● **Task goal**
Report every line from the material that contains the word "before".

● **Provided material**
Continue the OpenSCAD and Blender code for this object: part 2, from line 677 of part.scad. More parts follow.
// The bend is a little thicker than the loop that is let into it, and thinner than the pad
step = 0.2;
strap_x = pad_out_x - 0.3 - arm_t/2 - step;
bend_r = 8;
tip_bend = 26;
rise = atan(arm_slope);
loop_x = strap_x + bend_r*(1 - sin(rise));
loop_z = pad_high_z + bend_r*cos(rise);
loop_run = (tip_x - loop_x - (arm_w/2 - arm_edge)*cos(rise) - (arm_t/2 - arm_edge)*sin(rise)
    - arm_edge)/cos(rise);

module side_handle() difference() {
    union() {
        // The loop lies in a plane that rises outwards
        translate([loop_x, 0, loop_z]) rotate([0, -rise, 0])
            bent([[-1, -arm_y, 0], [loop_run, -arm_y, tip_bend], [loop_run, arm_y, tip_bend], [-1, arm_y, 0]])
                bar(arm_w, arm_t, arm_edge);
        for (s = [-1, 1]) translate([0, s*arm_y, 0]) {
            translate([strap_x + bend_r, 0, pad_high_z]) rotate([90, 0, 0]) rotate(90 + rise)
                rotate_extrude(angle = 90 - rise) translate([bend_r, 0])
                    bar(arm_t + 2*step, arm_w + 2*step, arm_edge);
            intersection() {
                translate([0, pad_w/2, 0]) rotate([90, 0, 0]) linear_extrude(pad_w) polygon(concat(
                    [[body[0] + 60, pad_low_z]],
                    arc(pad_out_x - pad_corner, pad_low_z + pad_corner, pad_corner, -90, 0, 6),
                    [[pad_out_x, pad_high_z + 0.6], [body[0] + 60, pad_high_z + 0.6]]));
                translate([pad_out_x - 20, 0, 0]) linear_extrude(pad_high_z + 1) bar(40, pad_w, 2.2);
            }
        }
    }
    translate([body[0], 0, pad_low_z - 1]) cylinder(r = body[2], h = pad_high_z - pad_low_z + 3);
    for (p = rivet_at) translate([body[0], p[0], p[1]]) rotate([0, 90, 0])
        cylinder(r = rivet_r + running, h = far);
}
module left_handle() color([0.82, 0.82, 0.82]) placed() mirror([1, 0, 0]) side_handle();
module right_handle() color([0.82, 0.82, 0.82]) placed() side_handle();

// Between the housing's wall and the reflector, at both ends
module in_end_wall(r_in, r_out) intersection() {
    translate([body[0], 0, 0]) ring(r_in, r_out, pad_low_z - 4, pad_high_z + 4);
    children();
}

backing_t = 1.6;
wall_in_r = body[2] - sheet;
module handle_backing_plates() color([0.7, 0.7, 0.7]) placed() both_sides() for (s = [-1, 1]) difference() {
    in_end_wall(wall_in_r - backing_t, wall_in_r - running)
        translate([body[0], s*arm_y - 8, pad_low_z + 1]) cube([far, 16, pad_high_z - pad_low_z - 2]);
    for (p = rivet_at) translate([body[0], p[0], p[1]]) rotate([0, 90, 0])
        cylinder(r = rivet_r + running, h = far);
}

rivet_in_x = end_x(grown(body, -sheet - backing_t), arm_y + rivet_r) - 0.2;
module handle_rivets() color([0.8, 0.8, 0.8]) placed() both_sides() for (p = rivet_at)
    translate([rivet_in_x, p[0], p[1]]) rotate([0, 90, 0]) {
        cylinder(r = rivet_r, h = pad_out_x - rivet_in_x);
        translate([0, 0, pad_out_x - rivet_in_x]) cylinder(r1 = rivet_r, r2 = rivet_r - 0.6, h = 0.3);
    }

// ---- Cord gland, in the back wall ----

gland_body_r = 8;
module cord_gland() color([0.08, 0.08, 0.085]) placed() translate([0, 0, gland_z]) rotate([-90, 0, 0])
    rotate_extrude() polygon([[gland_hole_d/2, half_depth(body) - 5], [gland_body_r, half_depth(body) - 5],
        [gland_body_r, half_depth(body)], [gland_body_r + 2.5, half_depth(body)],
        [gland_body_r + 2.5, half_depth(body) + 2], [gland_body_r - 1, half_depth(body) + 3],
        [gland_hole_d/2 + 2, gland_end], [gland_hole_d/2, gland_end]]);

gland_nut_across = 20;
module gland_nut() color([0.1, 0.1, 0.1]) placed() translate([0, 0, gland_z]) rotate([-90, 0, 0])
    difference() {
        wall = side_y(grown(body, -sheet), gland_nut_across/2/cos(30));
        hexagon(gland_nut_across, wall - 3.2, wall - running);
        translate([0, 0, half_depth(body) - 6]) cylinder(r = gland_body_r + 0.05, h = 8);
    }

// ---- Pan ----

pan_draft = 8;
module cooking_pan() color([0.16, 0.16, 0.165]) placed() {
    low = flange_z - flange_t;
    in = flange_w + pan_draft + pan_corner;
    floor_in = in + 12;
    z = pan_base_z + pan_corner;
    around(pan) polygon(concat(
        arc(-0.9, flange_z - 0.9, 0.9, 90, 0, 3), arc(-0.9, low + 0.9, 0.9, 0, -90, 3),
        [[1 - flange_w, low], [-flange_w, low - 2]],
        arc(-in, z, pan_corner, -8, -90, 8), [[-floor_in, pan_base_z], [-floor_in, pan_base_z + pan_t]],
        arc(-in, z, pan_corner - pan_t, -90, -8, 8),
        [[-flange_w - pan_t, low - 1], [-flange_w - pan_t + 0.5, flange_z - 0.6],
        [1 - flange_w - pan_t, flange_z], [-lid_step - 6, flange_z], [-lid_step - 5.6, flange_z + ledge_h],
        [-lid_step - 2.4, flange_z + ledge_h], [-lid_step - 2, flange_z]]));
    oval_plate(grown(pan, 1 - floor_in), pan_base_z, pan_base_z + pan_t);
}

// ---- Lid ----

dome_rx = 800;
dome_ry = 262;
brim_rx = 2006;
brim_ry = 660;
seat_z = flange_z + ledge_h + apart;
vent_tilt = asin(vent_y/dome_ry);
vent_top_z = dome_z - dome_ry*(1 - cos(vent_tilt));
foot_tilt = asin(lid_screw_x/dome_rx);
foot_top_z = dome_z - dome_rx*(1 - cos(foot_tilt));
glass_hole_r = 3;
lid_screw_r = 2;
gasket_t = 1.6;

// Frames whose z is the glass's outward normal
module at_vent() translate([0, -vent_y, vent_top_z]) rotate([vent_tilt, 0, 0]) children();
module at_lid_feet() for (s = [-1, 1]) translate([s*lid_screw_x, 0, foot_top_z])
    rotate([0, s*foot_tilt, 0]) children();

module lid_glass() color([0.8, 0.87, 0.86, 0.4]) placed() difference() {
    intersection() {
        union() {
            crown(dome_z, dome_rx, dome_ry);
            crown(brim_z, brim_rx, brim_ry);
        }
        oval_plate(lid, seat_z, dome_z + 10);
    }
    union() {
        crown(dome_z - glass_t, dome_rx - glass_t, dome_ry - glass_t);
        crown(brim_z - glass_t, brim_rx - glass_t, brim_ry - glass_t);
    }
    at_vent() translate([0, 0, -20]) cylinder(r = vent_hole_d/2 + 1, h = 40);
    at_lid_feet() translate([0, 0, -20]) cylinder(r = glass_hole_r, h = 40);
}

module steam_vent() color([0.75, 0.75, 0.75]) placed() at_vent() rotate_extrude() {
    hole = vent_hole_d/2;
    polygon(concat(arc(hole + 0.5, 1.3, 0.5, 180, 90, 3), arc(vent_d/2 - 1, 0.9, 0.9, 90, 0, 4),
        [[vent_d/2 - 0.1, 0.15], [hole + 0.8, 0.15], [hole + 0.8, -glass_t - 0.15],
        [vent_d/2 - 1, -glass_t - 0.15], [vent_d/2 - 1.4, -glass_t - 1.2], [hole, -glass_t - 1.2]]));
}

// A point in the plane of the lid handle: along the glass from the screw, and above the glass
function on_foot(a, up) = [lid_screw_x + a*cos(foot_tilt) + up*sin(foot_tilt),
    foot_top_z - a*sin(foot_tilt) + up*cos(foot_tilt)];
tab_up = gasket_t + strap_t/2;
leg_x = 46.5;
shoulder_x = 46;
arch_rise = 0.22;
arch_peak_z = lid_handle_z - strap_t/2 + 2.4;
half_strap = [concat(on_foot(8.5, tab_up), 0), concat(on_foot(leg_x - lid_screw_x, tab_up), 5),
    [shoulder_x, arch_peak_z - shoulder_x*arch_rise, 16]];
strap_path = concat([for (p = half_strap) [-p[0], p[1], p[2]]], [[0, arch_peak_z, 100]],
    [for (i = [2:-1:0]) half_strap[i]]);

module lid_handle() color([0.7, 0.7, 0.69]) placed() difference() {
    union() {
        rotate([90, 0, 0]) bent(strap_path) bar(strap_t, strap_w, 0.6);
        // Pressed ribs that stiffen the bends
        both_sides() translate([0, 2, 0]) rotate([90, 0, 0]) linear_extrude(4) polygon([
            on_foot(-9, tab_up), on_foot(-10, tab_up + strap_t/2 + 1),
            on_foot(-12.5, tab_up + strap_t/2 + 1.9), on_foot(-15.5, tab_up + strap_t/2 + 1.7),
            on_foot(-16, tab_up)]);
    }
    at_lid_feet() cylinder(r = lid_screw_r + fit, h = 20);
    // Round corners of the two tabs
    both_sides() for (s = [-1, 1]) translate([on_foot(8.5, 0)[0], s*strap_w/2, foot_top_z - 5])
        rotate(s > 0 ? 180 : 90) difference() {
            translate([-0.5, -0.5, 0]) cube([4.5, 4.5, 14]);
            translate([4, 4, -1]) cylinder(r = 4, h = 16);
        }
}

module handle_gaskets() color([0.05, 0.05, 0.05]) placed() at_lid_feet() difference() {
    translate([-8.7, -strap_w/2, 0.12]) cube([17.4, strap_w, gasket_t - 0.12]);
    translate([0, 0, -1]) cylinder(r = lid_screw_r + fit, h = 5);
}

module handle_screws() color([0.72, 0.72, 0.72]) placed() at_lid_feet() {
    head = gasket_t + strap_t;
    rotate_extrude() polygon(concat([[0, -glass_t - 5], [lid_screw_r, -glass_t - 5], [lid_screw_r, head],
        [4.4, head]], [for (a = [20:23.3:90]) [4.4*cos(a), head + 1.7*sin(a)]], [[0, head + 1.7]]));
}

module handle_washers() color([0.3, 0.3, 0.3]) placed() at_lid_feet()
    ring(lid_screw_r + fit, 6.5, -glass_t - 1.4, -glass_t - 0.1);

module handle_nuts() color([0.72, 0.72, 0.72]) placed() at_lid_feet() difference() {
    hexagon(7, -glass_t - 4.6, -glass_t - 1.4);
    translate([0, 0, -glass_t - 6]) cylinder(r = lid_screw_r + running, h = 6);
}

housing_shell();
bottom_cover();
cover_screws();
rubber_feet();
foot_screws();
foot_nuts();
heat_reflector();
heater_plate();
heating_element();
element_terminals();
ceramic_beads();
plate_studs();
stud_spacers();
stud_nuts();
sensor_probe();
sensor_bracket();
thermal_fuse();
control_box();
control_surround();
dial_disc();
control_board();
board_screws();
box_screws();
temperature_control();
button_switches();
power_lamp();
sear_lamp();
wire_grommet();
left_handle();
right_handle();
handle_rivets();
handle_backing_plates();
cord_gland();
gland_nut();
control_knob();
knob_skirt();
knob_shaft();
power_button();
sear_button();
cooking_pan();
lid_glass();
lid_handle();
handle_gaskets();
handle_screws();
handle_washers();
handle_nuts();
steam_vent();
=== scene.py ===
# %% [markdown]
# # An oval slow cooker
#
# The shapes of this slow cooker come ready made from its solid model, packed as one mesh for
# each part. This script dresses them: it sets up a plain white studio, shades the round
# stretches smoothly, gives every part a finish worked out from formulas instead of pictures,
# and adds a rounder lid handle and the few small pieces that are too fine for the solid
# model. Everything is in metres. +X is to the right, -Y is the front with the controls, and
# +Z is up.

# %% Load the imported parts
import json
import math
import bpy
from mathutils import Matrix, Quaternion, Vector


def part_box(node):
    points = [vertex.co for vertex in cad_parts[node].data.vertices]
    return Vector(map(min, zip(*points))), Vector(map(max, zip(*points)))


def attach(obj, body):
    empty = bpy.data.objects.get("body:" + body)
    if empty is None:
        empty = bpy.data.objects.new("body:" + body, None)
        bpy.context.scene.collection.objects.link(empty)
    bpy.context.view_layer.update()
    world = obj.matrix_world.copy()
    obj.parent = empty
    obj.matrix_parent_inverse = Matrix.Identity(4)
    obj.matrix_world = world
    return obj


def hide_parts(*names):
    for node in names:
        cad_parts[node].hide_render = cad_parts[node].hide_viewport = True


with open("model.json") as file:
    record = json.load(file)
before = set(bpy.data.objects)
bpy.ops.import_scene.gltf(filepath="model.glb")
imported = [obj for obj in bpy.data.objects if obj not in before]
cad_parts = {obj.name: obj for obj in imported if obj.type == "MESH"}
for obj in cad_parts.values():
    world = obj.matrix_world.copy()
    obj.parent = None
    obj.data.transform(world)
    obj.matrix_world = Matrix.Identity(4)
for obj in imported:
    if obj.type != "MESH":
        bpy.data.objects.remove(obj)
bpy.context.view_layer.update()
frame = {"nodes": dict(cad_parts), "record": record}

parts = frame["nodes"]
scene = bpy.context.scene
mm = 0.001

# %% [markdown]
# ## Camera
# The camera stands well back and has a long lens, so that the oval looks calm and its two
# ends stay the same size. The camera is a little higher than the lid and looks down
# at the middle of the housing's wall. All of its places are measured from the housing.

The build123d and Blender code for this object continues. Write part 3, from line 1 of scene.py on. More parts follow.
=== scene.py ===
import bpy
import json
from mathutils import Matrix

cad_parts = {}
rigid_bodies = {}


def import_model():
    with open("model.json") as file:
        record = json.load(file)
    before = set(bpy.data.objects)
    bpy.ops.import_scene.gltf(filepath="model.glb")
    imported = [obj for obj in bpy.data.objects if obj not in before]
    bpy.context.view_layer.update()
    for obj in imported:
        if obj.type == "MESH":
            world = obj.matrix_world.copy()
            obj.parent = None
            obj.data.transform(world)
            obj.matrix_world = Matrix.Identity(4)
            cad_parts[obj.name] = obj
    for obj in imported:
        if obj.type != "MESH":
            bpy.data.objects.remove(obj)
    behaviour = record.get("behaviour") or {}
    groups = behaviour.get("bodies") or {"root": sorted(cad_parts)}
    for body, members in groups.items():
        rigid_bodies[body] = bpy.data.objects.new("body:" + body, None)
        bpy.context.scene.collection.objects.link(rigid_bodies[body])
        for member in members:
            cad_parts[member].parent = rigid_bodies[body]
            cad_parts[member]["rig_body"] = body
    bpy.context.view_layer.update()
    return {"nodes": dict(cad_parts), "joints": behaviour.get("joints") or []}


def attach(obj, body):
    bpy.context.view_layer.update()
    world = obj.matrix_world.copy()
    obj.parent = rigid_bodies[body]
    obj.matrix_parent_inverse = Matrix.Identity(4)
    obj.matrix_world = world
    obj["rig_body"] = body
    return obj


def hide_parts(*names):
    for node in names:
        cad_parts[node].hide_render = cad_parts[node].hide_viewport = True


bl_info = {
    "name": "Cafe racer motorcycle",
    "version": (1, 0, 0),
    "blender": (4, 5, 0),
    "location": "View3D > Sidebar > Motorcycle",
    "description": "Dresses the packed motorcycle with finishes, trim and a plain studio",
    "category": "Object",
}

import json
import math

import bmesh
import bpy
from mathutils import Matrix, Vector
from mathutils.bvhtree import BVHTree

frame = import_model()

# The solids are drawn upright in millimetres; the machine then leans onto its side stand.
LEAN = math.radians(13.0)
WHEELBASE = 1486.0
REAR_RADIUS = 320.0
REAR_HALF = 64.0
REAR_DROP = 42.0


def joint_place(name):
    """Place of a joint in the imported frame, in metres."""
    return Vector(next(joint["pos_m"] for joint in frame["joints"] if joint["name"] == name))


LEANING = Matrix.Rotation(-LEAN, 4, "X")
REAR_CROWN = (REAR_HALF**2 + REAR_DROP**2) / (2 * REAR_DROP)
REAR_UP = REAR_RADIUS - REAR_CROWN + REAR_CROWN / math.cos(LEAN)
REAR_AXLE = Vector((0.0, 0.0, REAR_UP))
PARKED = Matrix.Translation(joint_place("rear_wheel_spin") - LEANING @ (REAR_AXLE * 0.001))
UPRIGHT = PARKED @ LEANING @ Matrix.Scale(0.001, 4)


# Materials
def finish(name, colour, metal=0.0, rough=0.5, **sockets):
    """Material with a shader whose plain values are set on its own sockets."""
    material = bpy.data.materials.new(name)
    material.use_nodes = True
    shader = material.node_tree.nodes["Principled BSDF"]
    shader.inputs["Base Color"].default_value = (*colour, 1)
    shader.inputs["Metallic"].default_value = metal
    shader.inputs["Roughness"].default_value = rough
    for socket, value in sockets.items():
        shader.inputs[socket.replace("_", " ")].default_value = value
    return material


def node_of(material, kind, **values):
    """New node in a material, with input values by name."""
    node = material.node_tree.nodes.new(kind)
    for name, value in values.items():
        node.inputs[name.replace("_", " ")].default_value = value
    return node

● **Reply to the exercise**
before = set(bpy.data.objects)
imported = [obj for obj in bpy.data.objects if obj not in before]
    before = set(bpy.data.objects)
    imported = [obj for obj in bpy.data.objects if obj not in before]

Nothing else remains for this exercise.